## Start Information given

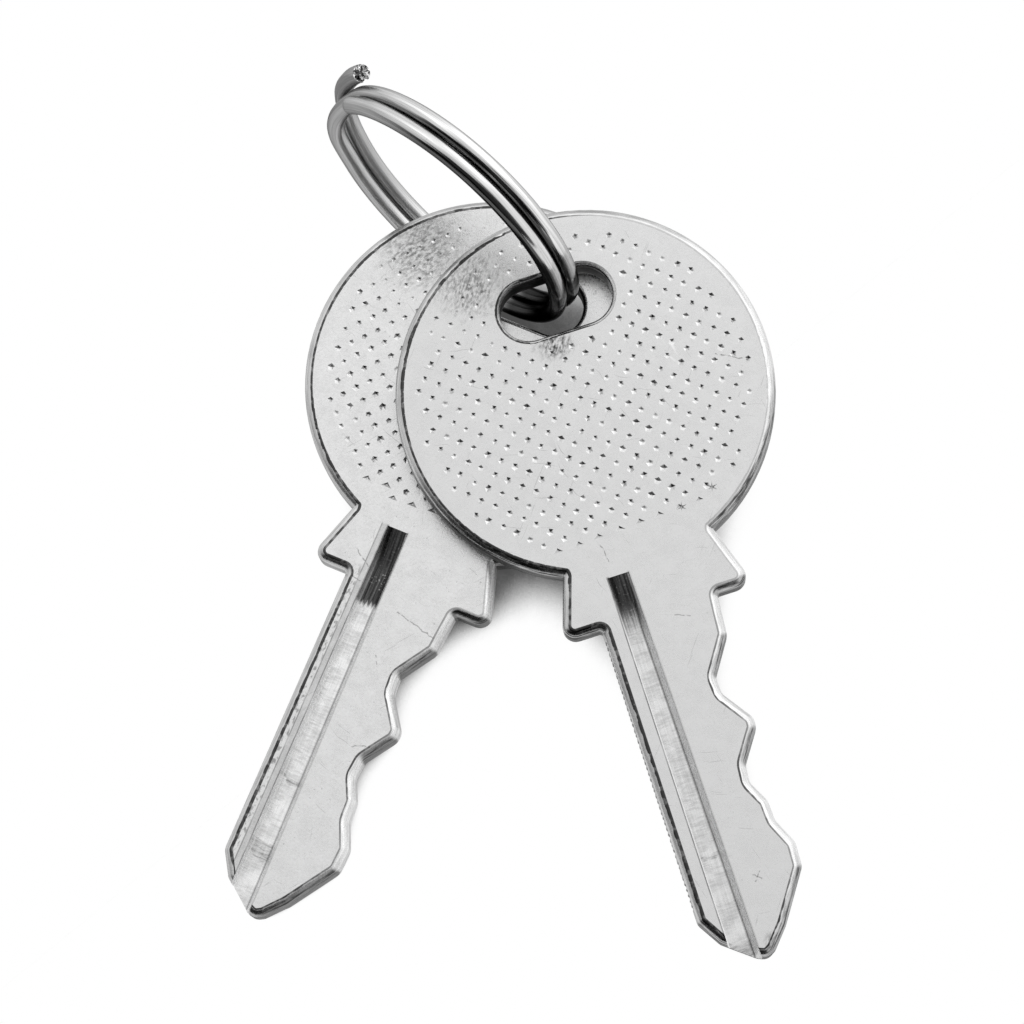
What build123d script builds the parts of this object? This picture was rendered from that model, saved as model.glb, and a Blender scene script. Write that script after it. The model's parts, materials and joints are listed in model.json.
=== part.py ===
# Pair of flat cabinet keys on a split wire ring, lying as they rest on a table.
# Millimetres, +Z up. The origin is on the table, under the middle of the whole bundle. +X runs the way
# from the back key's tip to the front key's tip, and +Y from the tips towards the bows.
import math
import os
from build123d import *

# The key: a round bow, a neck with two shoulders, and a blade. A key's own frame has its origin at the
# bow's centre, halfway through the metal, with +X across, +Y from tip to bow and +Z out of the front.
thickness = 2.2
bow_radius = 12.1
neck_half_width = 5.0
shoulder_half_width = 6.3
stop_half_width = 3.9
stop_drop = 15.0
spine_offset = 3.7
blade_length = 22.5
edge_round = 0.6
neck_round = 0.2
shoulder_round = 0.8
bitting_round = 0.8
point_round = 0.7

# The eye is a slot across the bow, between its centre and the rim.
eye_length = 7.4
eye_width = 3.85
eye_height = 6.1
eye_round = 0.3

# The cuts along the blade: how far below the stop each corner lies, and how far out it stands.
bitting = [
    (2.65, 3.67),
    (5.0, 2.14),
    (6.1, 2.22),
    (8.1, 3.6),
    (8.75, 3.56),
    (10.75, 2.2),
    (11.9, 2.1),
    (13.3, 2.8),
    (14.6, 2.85),
    (16.25, 3.6),
    (17.8, 3.52),
]
# The point: how far above the blade's end each corner lies, and how far right of the middle line.
point = [
    (1.6, 1.45),
    (0.35, 0.35),
    (0.0, -0.25),
    (0.25, -0.85),
    (1.75, -2.75),
]
spine_end = 3.3

# The milled grooves: a wide one down the front face and a narrower one down the back face.
front_groove_left = -2.35
front_groove_right = -0.95
front_groove_flare = 0.35
front_groove_depth = 1.1
back_groove_left = 0.35
back_groove_right = 1.6
back_groove_depth = 0.7
groove_slope = 0.35
cutter_radius = 6.0
groove_overrun = 1.0
front_key_groove_drop = 12.0
back_key_groove_drop = 11.3

# The split ring: one wire wound twice round, with its two turns side by side. Angles run along the
# wire, from the place where its ends meet. The first turn steps over to the second one's side past
# the blunt end, and the last stretch springs out over that step.
wire = 1.0
turn_gap = 0.43
ring_radius = 9.34
blunt_end_angle = 25.0
step_start_angle = 335.0
step_end_angle = 380.0
spring_start_angle = 650.0
spring_end_angle = 735.0
cut_end_angle = 751.0
spring_gap = 0.5
spring_lift = wire + spring_gap

# How the pieces lie. The stack's frame has its origin where the wire passes the middle of the front
# key, with +Z out of that key's face. A turn is about +Z, in degrees.
stack_gap = 0.2
front_key_turn = 18.15
back_key_turn = -22.4
front_key_wire = (0.49, 0.2)
back_key_wire = (1.62, 0.09)
ring_turn = -39.5
ring_lean = 6.5
ring_rise = 1.49


def turned(x, y, angle):
    """A point of the plane after a turn about the origin."""
    c = math.cos(math.radians(angle))
    s = math.sin(math.radians(angle))
    return (c * x - s * y, s * x + c * y)


# The ring's own frame: +X points at the keys' eyes, +Y up past the front key.
lean = math.radians(ring_lean)
ring_frame = Plane(
    origin=(0, 0, 0),
    x_dir=(*turned(1, 0, ring_turn), 0),
    z_dir=(*turned(0, -math.cos(lean), ring_turn), math.sin(lean)),
)


def ring_reach(height):
    """From the ring's centre to the wire's middle, on the keys' side, at a height over the centre."""
    up = height / ring_frame.y_dir.Z
    return ring_frame.x_dir * math.sqrt(ring_radius**2 - up**2) + ring_frame.y_dir * up


def key_place(pivot, wire_in_eye, turn):
    """Where a key lies when its eye holds the wire at the pivot."""
    x, y = turned(wire_in_eye[0], eye_height + wire_in_eye[1], turn)
    return Location(pivot - Vector(x, y, 0), (0, 0, turn))


front_pivot = Vector(0, 0, 0)
ring_centre = front_pivot - ring_reach(-ring_rise)
back_pivot = ring_centre + ring_reach(-ring_rise - thickness - stack_gap)
ring_place = Location(Plane(ring_centre, ring_frame.x_dir, ring_frame.z_dir))
front_place = key_place(front_pivot, front_key_wire, front_key_turn)
back_place = key_place(back_pivot, back_key_wire, back_key_turn)

# The bundle stands on three points: the lower edges of both tips, and the bottom of the ring.
tip_drop = stop_drop + blade_length
tip_edge = Location((point[2][1], -tip_drop, -thickness / 2))
front_tip = (front_place * tip_edge).position
back_tip = (back_place * tip_edge).position


def ring_bottom(up):
    """The lowest point of the ring, for a given way up."""
    across = ring_frame.z_dir
    side = math.copysign((wire + turn_gap) / 2, up.dot(across))
    down = (across * up.dot(across) - up).normalized()
    return ring_centre + down * ring_radius - across * side - up * (wire / 2)


# Which point of the ring is lowest depends on the table's tilt, so the tilt is found by trying.
table = Plane(front_tip, z_dir=(0, 0, 1))
for _ in range(4):
    away = (ring_bottom(table.z_dir) - front_tip).cross(back_tip - front_tip)
    table = Plane(front_tip, front_tip - back_tip, away)
on_table = Location(table).inverse()


def shank_corners():
    """Corners of the neck, shoulders and blade, each with its rounding."""
    root = bow_radius / 2
    neck_drop = math.sqrt(bow_radius**2 - neck_half_width**2)
    corners = [
        ((neck_half_width, -root), 0),
        ((neck_half_width, -neck_drop), neck_round),
        ((shoulder_half_width, -stop_drop), shoulder_round),
        ((stop_half_width, -stop_drop), neck_round),
    ]
    corners += [((out, -stop_drop - drop), bitting_round) for drop, out in bitting]
    corners += [((out, rise - tip_drop), point_round) for rise, out in point]
    corners += [
        ((-spine_offset, spine_end - tip_drop), point_round),
        ((-spine_offset, -stop_drop), neck_round),
        ((-shoulder_half_width, -stop_drop), shoulder_round),
        ((-neck_half_width, -neck_drop), neck_round),
        ((-neck_half_width, -root), 0),
    ]
    return corners


def groove_cutter(side, left, right, flare, depth, top_drop):
    """What a groove takes out of the front (1) or the back (-1). It runs out in the wheel's curve."""
    foot_drop = tip_drop + groove_overrun
    run_out = math.sqrt(cutter_radius**2 - (cutter_radius - depth) ** 2)
    face = side * thickness / 2
    floor = face - side * depth
    clear = face + side * depth
    with BuildPart() as cutter:
        for drop, widening in ((top_drop, 0), (foot_drop, flare)):
            edge = right + widening
            with BuildSketch(Plane(origin=(0, -drop, 0), x_dir=(1, 0, 0), z_dir=(0, -1, 0))):
                with BuildLine():
                    Polyline(
                        (left, clear),
                        (left, floor),
                        (edge - groove_slope, floor),
                        (edge, face),
                        (edge, clear),
                        close=True,
                    )
                make_face()
        loft()
        with BuildSketch(Plane.YZ.offset(left)):
            with BuildLine():
                Polyline(
                    (-top_drop, face),
                    (-top_drop, clear),
                    (-foot_drop, clear),
                    (-foot_drop, floor),
                    (-top_drop - run_out, floor),
                )
                RadiusArc((-top_drop - run_out, floor), (-top_drop, face), -side * cutter_radius)
            make_face()
        extrude(amount=right + flare - left, mode=Mode.INTERSECT)
    return cutter.part


def key_shape(groove_drop):
    """One key in its own frame, with its grooves starting a given drop below the bow's centre."""
    corners = shank_corners()
    front_groove = groove_cutter(
        1, front_groove_left, front_groove_right, front_groove_flare, front_groove_depth, groove_drop
    )
    back_groove = groove_cutter(-1, back_groove_left, back_groove_right, 0, back_groove_depth, groove_drop)
    with BuildPart() as key:
        with BuildSketch(Plane.XY.offset(-thickness / 2)):
            Circle(bow_radius)
            with BuildLine():
                FilletPolyline(
                    [corner for corner, _ in corners],
                    radius=[rounding for _, rounding in corners],
                    close=True,
                )
            make_face()
        extrude(amount=thickness)
        fillet(key.faces().filter_by(Axis.Z).edges(), edge_round)
        with BuildSketch(Plane.XY.offset(-thickness / 2)):
            with Locations((0, eye_height)):
                SlotOverall(eye_length, eye_width)
        extrude(amount=thickness, mode=Mode.SUBTRACT)
        eye_rims = key.faces().filter_by(Axis.Z).edges()
        eye_rims = eye_rims.filter_by_position(Axis.Y, eye_height - eye_width, eye_height + eye_width)
        eye_rims = eye_rims.filter_by_position(Axis.X, -eye_length / 2, eye_length / 2)
        fillet(eye_rims, eye_round)
        add(front_groove, mode=Mode.SUBTRACT)
        add(back_groove, mode=Mode.SUBTRACT)
    return key.part


def ring_point(angle, side, lift=0.0):
    """A point on the wire's middle line, in the ring's own frame."""
    x, y = turned(-ring_radius - lift, 0, -angle)
    return Vector(x, y, side * (wire + turn_gap) / 2)


def ring_heading(angle):
    """Which way the wire runs at an angle."""
    return Vector(*turned(0, 1, -angle), 0)


def round_turn(angles, side, lift=0.0):
    """The wire along a circle, as one arc between each two angles."""
    for start, end in zip(angles, angles[1:]):
        TangentArc(ring_point(start, side, lift), ring_point(end, side, lift), tangent=ring_heading(start))


def biarc(start, start_heading, end, end_heading):
    """Two arcs that leave one point and reach another along given headings."""
    across = end - start
    both = start_heading + end_heading
    turn = 2 * (1 - start_heading.dot(end_heading))
    reach = (math.sqrt(across.dot(both) ** 2 + turn * across.dot(across)) - across.dot(both)) / turn
    middle = (start + end + (start_heading - end_heading) * reach) * 0.5
    middle_heading = (end - end_heading * reach) - (start + start_heading * reach)
    TangentArc(start, middle, tangent=start_heading)
    TangentArc(middle, end, tangent=middle_heading)


def ring_path():
    """The wire's middle line, with a straight end one wire diameter long at either end."""
    blunt_end = ring_point(blunt_end_angle, 1)
    cut_end = ring_point(cut_end_angle, -1, spring_lift)
    with BuildLine() as path:
        Line(blunt_end - ring_heading(blunt_end_angle) * wire, blunt_end)
        round_turn((blunt_end_angle, 115, 205, 295, step_start_angle), 1)
        biarc(
            ring_point(step_start_angle, 1),
            ring_heading(step_start_angle),
            ring_point(step_end_angle, -1),
            ring_heading(step_end_angle),
        )
        round_turn((step_end_angle, 470, 560, spring_start_angle), -1)
        biarc(
            ring_point(spring_start_angle, -1),
            ring_heading(spring_start_angle),
            ring_point(spring_end_angle, -1, spring_lift),
            ring_heading(spring_end_angle),
        )
        round_turn((spring_end_angle, cut_end_angle), -1, spring_lift)
        Line(cut_end, cut_end + ring_heading(cut_end_angle) * wire)
    return path.wire()


def self_gap(path):
    """The least gap between stretches of the wire that lie side by side."""
    spacing = 0.1
    apart = 4 * wire
    count = round(path.length / spacing)
    points = [tuple(path @ (i / count)) for i in range(count + 1)]
    reach = round(apart / spacing)
    pairs = ((a, b) for i, a in enumerate(points) for b in points[i + reach :])
    return min(math.dist(a, b) for a, b in pairs) - wire


def ring_shape(path):
    """The split ring in its own frame."""
    with BuildPart() as ring:
        with BuildSketch(Plane(path @ 0, z_dir=path % 0)):
            Circle(wire / 2)
        sweep(path=path)
    return ring.part


front_shape = key_shape(front_key_groove_drop)
back_shape = key_shape(back_key_groove_drop)
wire_path = ring_path()
wound_shape = ring_shape(wire_path)

# The middle of the bundle, at the table's height, becomes the origin.
laid = [
    on_table * front_place * front_shape,
    on_table * back_place * back_shape,
    on_table * ring_place * wound_shape,
]
boxes = [shape.bounding_box() for shape in laid]
low = [min(tuple(box.min)[i] for box in boxes) for i in range(3)]
high = [max(tuple(box.max)[i] for box in boxes) for i in range(3)]
seat = Location((-(low[0] + high[0]) / 2, -(low[1] + high[1]) / 2, -low[2])) * on_table

with BuildPart(Plane(seat * front_place)) as key_front:
    add(front_shape)
key_front.part.label = "key_front"

with BuildPart(Plane(seat * back_place)) as key_back:
    add(back_shape)
key_back.part.label = "key_back"

with BuildPart(Plane(seat * ring_place)) as split_ring:
    add(wound_shape)
split_ring.part.label = "split_ring"

# What the record states, in the finished frame.
swing_axis = Plane(seat).z_dir
for name, pivot in (("front", front_pivot), ("back", back_pivot)):
    print(name, "key swings about", (seat * Location(pivot)).position, "along", swing_axis)
ring_spot = Plane(seat * ring_place)
print("ring centre", ring_spot.origin, "axis", ring_spot.z_dir, "towards the eyes", ring_spot.x_dir)
print("wire's least gap to itself", round(self_gap(wire_path), 3))
section = math.pi * wire**2 / 4
print("ring volume", round(wound_shape.volume, 3), "and section times length", round(section * wire_path.length, 3))
print("overall size", [round(b - a, 2) for a, b in zip(low, high)])

os.makedirs("parts", exist_ok=True)
export_step(key_front.part, "parts/key_front.step")
export_step(key_back.part, "parts/key_back.step")
export_step(split_ring.part, "parts/split_ring.step")
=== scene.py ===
"""Looks of two flat cabinet keys on a split wire ring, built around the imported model.

Sizes in the classes below are millimetres and degrees. Meshes are made in a key's or the ring's own
axes and then laid in the frame, which is in metres.
"""

import json
import logging
import math
import random
from collections.abc import Iterator
from dataclasses import dataclass
from enum import Enum

import bmesh
import bpy
from mathutils import Matrix, Vector

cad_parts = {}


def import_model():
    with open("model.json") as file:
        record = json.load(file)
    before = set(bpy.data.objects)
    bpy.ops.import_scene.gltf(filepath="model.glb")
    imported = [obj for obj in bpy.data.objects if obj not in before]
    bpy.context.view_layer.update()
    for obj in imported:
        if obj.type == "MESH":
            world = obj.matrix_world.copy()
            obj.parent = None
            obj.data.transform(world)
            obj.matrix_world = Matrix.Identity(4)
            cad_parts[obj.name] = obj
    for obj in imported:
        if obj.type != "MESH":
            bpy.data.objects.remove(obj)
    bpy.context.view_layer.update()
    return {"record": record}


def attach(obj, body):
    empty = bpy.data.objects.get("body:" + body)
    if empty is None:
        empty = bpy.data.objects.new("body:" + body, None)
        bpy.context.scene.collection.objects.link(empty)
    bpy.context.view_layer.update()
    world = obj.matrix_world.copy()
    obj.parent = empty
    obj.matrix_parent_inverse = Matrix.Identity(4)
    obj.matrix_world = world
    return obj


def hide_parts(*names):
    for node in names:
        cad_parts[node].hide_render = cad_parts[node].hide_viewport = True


LOG = logging.getLogger("keys")
MM = 0.001
Input = bpy.types.NodeSocket | float | tuple
# Where the wire passes each key, in the key's own millimetres.
FRONT_WIRE = (0.49, 6.3)
BACK_WIRE = (1.62, 6.19)


class Side(Enum):
    """The two flat faces of a key."""

    FRONT = 1
    BACK = -1


def select_only(*objects: bpy.types.Object) -> None:
    """Leaves only these objects selected, with the first one active."""
    bpy.ops.object.select_all(action="DESELECT")
    for item in objects:
        item.select_set(True)
    bpy.context.view_layer.objects.active = objects[0]


def apply_modifier(item: bpy.types.Object, kind: str, **settings: object) -> None:
    """Adds a modifier to a piece and applies it.

    Args:
        item: The piece.
        kind: Blender's name for the modifier.
        **settings: The modifier's own settings.
    """
    select_only(item)
    modifier = item.modifiers.new(kind.lower(), kind)
    for name, value in settings.items():
        setattr(modifier, name, value)
    bpy.ops.object.modifier_apply(modifier=modifier.name)


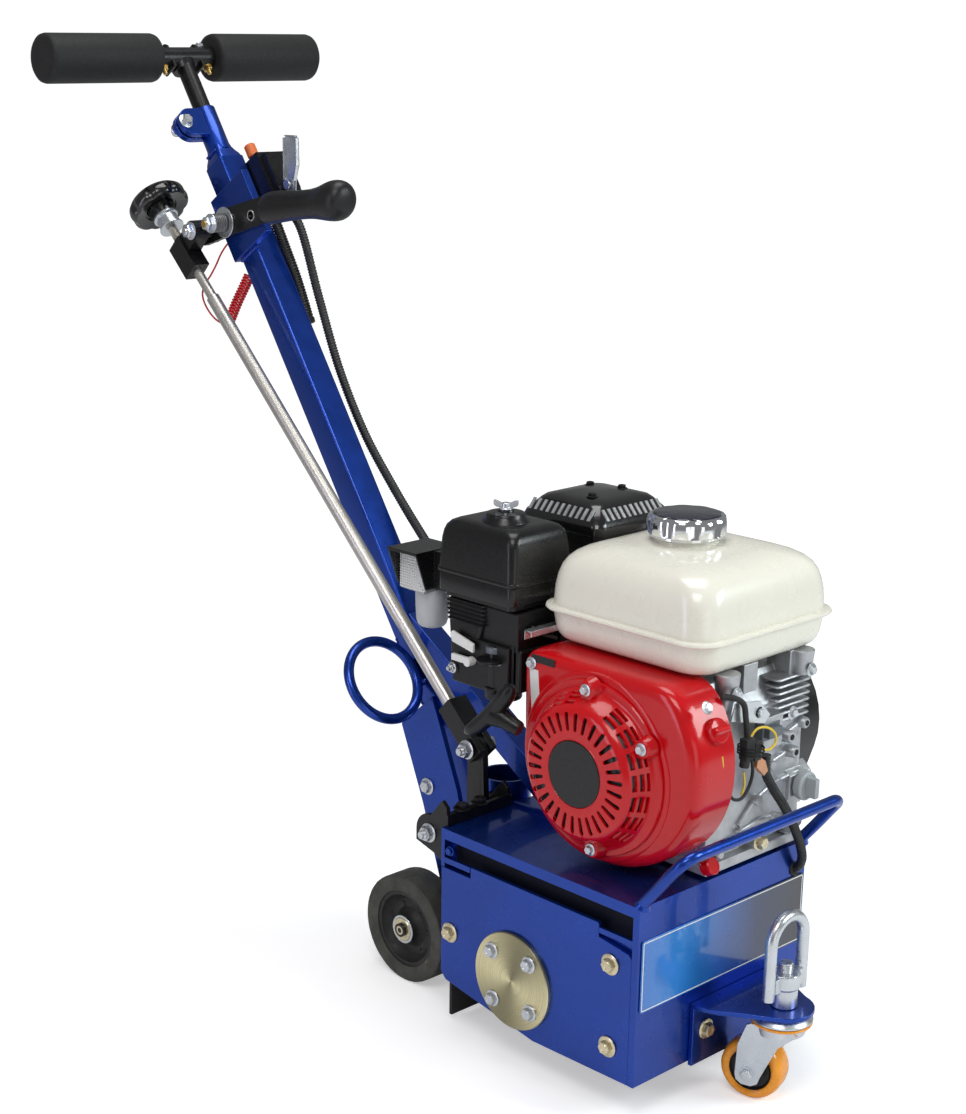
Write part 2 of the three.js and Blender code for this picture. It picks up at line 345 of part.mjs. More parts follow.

## End Information given

> **Written instruction**: Output only the lines from the one containing "bpy.data.objects.remove(obj)" through the one containing "and applies it.", inclusive, exactly as written.

> **Task response**:
            bpy.data.objects.remove(obj)
    bpy.context.view_layer.update()
    return {"record": record}


def attach(obj, body):
    empty = bpy.data.objects.get("body:" + body)
    if empty is None:
        empty = bpy.data.objects.new("body:" + body, None)
        bpy.context.scene.collection.objects.link(empty)
    bpy.context.view_layer.update()
    world = obj.matrix_world.copy()
    obj.parent = empty
    obj.matrix_parent_inverse = Matrix.Identity(4)
    obj.matrix_world = world
    return obj


def hide_parts(*names):
    for node in names:
        cad_parts[node].hide_render = cad_parts[node].hide_viewport = True


LOG = logging.getLogger("keys")
MM = 0.001
Input = bpy.types.NodeSocket | float | tuple
# Where the wire passes each key, in the key's own millimetres.
FRONT_WIRE = (0.49, 6.3)
BACK_WIRE = (1.62, 6.19)


class Side(Enum):
    """The two flat faces of a key."""

    FRONT = 1
    BACK = -1


def select_only(*objects: bpy.types.Object) -> None:
    """Leaves only these objects selected, with the first one active."""
    bpy.ops.object.select_all(action="DESELECT")
    for item in objects:
        item.select_set(True)
    bpy.context.view_layer.objects.active = objects[0]


def apply_modifier(item: bpy.types.Object, kind: str, **settings: object) -> None:
    """Adds a modifier to a piece and applies it.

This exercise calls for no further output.